## GIVEN INSTRUCTION
Extract exactly the range of lines bounded by the line containing "obj.matrix_world = world" and the final line of the listing, both ends included, and no other lines.

## SUPPLIED INFORMATION
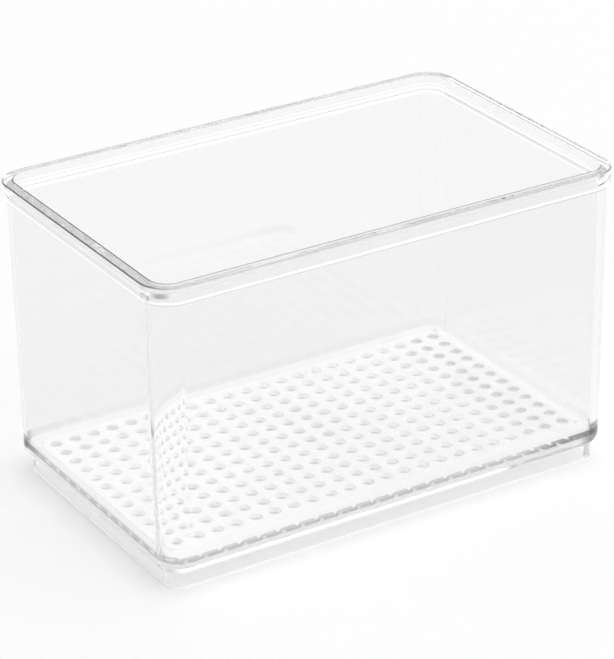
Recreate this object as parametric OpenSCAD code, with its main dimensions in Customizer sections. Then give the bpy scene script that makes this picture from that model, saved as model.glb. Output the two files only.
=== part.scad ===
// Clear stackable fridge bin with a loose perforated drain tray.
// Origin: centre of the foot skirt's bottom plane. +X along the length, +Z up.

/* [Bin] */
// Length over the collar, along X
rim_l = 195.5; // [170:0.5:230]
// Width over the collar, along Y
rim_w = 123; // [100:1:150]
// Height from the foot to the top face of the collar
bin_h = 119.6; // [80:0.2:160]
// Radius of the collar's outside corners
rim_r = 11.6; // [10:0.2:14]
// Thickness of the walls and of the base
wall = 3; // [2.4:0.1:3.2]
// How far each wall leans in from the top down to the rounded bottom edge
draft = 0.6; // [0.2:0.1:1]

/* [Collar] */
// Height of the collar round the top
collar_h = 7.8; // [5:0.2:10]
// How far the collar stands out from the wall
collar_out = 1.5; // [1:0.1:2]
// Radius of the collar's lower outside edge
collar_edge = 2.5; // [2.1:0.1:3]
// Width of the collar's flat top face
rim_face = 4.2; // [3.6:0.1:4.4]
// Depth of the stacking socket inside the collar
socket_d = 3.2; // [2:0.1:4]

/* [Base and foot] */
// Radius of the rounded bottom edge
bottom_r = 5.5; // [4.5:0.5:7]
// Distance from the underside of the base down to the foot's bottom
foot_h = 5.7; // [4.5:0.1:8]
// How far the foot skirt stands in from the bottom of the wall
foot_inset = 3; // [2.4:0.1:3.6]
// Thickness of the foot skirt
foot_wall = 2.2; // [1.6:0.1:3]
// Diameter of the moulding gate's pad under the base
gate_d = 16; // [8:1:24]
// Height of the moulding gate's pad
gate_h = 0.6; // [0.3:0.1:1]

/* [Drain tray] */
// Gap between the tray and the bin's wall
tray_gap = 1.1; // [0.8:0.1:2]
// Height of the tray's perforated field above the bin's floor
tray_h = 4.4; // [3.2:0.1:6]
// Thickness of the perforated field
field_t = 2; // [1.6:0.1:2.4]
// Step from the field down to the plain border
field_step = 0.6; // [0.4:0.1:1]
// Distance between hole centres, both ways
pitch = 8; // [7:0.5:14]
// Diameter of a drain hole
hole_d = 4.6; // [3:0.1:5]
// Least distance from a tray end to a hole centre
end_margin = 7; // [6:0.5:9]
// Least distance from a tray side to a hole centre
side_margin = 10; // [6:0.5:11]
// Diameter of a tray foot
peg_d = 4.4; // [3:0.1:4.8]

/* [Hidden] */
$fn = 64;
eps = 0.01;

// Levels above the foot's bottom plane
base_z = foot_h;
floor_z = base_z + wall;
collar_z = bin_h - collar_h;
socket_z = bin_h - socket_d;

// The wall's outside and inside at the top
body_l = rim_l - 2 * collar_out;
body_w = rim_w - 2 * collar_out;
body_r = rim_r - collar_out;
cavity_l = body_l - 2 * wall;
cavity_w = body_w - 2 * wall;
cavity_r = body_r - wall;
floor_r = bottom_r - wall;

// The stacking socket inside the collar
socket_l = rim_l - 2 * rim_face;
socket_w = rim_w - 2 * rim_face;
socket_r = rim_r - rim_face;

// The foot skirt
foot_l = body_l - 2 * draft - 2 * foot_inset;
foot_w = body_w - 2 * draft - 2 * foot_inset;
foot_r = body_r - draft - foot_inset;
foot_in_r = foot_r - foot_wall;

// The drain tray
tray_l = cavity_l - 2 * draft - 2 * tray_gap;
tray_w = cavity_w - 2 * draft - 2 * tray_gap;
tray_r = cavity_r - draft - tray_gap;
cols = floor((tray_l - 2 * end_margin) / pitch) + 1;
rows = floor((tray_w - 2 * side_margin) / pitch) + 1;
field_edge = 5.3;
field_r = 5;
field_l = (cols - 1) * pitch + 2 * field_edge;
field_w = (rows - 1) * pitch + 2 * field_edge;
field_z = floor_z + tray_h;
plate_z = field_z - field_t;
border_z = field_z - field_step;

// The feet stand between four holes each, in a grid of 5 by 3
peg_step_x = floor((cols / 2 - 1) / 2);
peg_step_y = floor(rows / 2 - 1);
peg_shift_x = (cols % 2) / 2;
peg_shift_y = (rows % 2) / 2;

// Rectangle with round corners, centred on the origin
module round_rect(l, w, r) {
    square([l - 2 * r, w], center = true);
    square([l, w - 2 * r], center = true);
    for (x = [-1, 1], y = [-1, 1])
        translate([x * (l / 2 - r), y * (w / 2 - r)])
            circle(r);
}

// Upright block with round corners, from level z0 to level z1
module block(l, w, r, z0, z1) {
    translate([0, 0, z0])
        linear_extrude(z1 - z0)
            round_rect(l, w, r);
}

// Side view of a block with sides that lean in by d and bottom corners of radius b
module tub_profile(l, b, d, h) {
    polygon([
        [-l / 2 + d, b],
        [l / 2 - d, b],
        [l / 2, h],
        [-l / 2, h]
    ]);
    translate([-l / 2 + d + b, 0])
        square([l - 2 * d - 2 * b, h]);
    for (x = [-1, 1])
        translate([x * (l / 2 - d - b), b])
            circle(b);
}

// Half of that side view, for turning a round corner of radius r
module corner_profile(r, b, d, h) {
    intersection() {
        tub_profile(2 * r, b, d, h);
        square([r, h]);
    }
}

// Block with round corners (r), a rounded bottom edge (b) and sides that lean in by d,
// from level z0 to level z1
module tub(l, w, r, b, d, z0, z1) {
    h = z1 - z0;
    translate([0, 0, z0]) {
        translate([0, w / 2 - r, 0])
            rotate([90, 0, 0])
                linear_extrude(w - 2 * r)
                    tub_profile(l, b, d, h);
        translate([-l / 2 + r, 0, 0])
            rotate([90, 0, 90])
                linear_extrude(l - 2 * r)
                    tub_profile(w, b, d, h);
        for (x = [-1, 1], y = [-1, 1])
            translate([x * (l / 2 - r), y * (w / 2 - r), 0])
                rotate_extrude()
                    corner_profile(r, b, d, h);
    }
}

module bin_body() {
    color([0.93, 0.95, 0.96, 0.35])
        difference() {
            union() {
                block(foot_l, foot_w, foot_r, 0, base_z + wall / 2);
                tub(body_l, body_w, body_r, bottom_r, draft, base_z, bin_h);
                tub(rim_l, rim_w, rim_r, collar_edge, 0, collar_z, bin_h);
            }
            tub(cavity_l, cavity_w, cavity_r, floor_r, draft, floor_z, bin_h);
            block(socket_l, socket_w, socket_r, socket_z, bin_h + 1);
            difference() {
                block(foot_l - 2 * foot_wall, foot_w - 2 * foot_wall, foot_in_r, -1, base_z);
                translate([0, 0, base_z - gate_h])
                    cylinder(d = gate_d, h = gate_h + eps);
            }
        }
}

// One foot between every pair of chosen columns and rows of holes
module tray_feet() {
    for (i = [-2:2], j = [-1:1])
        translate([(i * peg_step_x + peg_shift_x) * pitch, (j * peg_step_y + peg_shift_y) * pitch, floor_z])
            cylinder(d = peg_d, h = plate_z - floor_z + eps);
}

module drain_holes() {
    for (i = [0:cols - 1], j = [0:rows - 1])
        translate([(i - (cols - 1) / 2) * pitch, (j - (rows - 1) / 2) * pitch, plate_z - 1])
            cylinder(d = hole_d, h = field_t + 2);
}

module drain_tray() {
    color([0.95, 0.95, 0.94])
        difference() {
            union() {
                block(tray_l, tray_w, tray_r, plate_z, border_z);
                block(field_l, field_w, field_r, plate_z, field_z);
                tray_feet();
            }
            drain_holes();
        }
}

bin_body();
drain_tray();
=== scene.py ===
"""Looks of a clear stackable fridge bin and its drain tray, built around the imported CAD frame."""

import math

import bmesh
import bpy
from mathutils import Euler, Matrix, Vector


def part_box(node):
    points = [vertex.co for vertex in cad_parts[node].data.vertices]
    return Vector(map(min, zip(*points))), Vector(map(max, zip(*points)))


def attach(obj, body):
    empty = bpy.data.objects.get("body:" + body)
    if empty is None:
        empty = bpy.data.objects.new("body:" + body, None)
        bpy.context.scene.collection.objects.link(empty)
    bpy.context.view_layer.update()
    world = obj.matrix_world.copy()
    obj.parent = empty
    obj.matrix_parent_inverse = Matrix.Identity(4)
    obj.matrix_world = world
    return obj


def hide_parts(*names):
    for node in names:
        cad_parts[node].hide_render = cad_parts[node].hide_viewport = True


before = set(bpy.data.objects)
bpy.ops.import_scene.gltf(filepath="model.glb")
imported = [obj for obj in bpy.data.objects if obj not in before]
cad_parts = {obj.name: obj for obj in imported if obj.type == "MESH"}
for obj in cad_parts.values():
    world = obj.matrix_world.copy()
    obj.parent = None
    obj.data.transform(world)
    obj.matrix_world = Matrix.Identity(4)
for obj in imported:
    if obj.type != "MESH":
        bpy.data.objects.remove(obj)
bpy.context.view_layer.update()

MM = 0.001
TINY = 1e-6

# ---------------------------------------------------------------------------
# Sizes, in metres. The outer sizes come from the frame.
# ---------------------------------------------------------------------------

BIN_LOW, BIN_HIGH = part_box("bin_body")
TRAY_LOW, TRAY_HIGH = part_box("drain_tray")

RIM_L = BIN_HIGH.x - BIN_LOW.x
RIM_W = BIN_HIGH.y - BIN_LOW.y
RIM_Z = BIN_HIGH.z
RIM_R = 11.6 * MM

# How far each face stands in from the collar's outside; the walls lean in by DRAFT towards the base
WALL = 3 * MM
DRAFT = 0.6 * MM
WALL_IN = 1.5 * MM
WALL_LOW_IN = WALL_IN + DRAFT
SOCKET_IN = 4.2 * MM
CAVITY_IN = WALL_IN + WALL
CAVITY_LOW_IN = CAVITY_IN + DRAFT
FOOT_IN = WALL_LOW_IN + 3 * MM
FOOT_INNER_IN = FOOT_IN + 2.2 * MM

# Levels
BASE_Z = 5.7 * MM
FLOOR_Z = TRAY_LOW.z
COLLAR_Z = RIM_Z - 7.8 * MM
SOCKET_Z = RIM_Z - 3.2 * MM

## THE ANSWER
    obj.matrix_world = world
    return obj


def hide_parts(*names):
    for node in names:
        cad_parts[node].hide_render = cad_parts[node].hide_viewport = True


before = set(bpy.data.objects)
bpy.ops.import_scene.gltf(filepath="model.glb")
imported = [obj for obj in bpy.data.objects if obj not in before]
cad_parts = {obj.name: obj for obj in imported if obj.type == "MESH"}
for obj in cad_parts.values():
    world = obj.matrix_world.copy()
    obj.parent = None
    obj.data.transform(world)
    obj.matrix_world = Matrix.Identity(4)
for obj in imported:
    if obj.type != "MESH":
        bpy.data.objects.remove(obj)
bpy.context.view_layer.update()

MM = 0.001
TINY = 1e-6

# ---------------------------------------------------------------------------
# Sizes, in metres. The outer sizes come from the frame.
# ---------------------------------------------------------------------------

BIN_LOW, BIN_HIGH = part_box("bin_body")
TRAY_LOW, TRAY_HIGH = part_box("drain_tray")

RIM_L = BIN_HIGH.x - BIN_LOW.x
RIM_W = BIN_HIGH.y - BIN_LOW.y
RIM_Z = BIN_HIGH.z
RIM_R = 11.6 * MM

# How far each face stands in from the collar's outside; the walls lean in by DRAFT towards the base
WALL = 3 * MM
DRAFT = 0.6 * MM
WALL_IN = 1.5 * MM
WALL_LOW_IN = WALL_IN + DRAFT
SOCKET_IN = 4.2 * MM
CAVITY_IN = WALL_IN + WALL
CAVITY_LOW_IN = CAVITY_IN + DRAFT
FOOT_IN = WALL_LOW_IN + 3 * MM
FOOT_INNER_IN = FOOT_IN + 2.2 * MM

# Levels
BASE_Z = 5.7 * MM
FLOOR_Z = TRAY_LOW.z
COLLAR_Z = RIM_Z - 7.8 * MM
SOCKET_Z = RIM_Z - 3.2 * MM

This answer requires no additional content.